▼▼▼

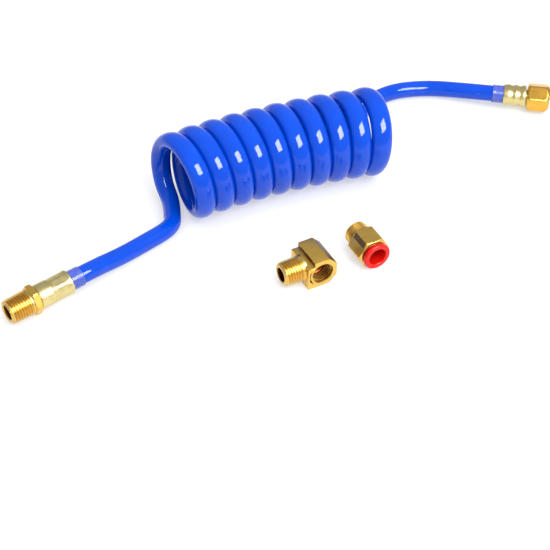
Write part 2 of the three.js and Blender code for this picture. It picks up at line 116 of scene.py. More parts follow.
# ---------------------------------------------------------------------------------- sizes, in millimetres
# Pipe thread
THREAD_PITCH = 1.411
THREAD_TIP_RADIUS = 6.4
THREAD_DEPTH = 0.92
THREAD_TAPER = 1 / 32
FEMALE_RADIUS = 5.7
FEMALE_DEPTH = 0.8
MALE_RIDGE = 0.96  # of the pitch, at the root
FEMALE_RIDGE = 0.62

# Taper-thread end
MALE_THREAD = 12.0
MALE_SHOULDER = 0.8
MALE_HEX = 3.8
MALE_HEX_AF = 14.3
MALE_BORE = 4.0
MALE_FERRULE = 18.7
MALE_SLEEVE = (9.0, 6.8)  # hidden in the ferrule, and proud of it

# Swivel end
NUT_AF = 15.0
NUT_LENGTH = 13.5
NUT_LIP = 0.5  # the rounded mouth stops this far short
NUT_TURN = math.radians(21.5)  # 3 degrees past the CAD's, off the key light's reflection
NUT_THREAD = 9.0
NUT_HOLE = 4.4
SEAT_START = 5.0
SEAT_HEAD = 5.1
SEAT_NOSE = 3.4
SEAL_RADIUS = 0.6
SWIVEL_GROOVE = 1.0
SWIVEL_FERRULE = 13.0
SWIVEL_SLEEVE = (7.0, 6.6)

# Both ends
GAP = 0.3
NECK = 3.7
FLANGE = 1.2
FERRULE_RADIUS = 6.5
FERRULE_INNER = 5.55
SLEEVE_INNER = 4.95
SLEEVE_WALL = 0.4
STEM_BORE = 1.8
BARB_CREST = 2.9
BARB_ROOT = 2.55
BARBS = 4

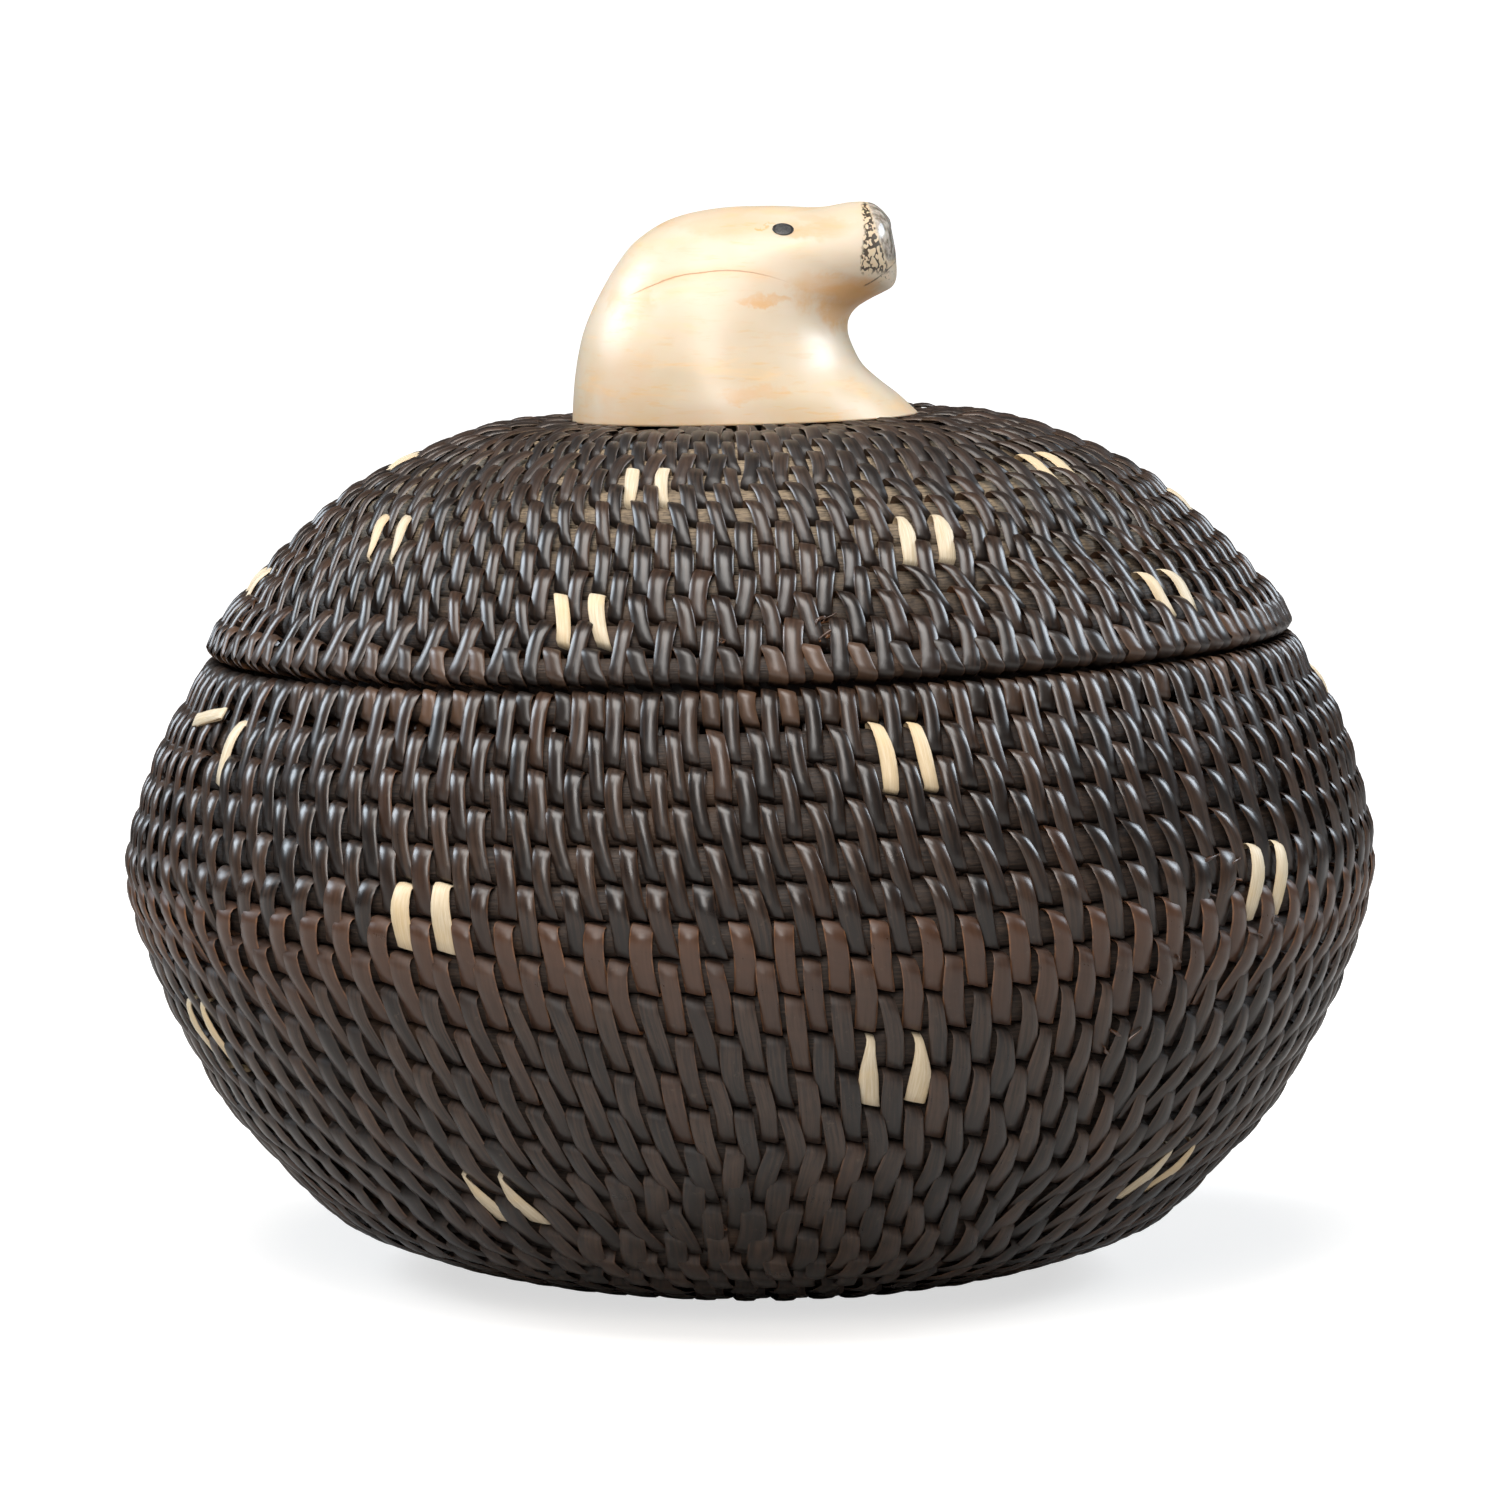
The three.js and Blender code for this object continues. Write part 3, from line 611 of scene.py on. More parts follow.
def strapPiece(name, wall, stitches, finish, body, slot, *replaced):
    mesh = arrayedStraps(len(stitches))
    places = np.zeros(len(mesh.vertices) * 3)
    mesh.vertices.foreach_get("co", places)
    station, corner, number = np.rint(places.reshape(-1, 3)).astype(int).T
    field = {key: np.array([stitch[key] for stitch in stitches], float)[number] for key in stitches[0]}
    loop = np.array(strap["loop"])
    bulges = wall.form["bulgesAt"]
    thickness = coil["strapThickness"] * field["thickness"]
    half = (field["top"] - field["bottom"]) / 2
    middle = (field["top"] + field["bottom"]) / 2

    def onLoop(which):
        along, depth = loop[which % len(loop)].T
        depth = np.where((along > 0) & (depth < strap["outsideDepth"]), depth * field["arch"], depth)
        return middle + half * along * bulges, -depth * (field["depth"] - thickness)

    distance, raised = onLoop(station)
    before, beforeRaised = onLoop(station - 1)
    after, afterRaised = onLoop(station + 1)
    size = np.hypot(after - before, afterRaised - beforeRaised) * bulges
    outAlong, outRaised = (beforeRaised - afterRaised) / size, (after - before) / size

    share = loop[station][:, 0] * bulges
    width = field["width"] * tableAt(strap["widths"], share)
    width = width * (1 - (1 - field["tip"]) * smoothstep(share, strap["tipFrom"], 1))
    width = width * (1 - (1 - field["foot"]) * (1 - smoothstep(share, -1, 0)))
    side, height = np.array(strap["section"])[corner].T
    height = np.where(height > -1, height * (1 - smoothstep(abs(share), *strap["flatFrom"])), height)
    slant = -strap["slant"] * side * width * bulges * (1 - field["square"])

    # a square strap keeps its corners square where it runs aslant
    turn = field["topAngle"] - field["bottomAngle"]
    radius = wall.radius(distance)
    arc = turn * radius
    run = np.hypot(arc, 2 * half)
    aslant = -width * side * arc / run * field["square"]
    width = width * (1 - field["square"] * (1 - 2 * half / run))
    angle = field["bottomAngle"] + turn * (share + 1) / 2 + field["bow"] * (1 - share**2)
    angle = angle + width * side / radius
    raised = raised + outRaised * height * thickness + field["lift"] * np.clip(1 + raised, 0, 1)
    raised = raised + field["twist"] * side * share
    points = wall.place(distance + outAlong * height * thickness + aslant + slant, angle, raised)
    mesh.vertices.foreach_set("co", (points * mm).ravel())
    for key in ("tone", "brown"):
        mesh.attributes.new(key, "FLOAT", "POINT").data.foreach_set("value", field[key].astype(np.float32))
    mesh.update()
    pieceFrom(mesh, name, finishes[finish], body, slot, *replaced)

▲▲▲

WRITTEN EXERCISE:
Of the entries above, repeat exactly the lines from the line with "The three.js and Blender code for this object" through the line with "side * width", both of them included.

TASK OUTPUT:
The three.js and Blender code for this object continues. Write part 3, from line 611 of scene.py on. More parts follow.
def strapPiece(name, wall, stitches, finish, body, slot, *replaced):
    mesh = arrayedStraps(len(stitches))
    places = np.zeros(len(mesh.vertices) * 3)
    mesh.vertices.foreach_get("co", places)
    station, corner, number = np.rint(places.reshape(-1, 3)).astype(int).T
    field = {key: np.array([stitch[key] for stitch in stitches], float)[number] for key in stitches[0]}
    loop = np.array(strap["loop"])
    bulges = wall.form["bulgesAt"]
    thickness = coil["strapThickness"] * field["thickness"]
    half = (field["top"] - field["bottom"]) / 2
    middle = (field["top"] + field["bottom"]) / 2

    def onLoop(which):
        along, depth = loop[which % len(loop)].T
        depth = np.where((along > 0) & (depth < strap["outsideDepth"]), depth * field["arch"], depth)
        return middle + half * along * bulges, -depth * (field["depth"] - thickness)

    distance, raised = onLoop(station)
    before, beforeRaised = onLoop(station - 1)
    after, afterRaised = onLoop(station + 1)
    size = np.hypot(after - before, afterRaised - beforeRaised) * bulges
    outAlong, outRaised = (beforeRaised - afterRaised) / size, (after - before) / size

    share = loop[station][:, 0] * bulges
    width = field["width"] * tableAt(strap["widths"], share)
    width = width * (1 - (1 - field["tip"]) * smoothstep(share, strap["tipFrom"], 1))
    width = width * (1 - (1 - field["foot"]) * (1 - smoothstep(share, -1, 0)))
    side, height = np.array(strap["section"])[corner].T
    height = np.where(height > -1, height * (1 - smoothstep(abs(share), *strap["flatFrom"])), height)
    slant = -strap["slant"] * side * width * bulges * (1 - field["square"])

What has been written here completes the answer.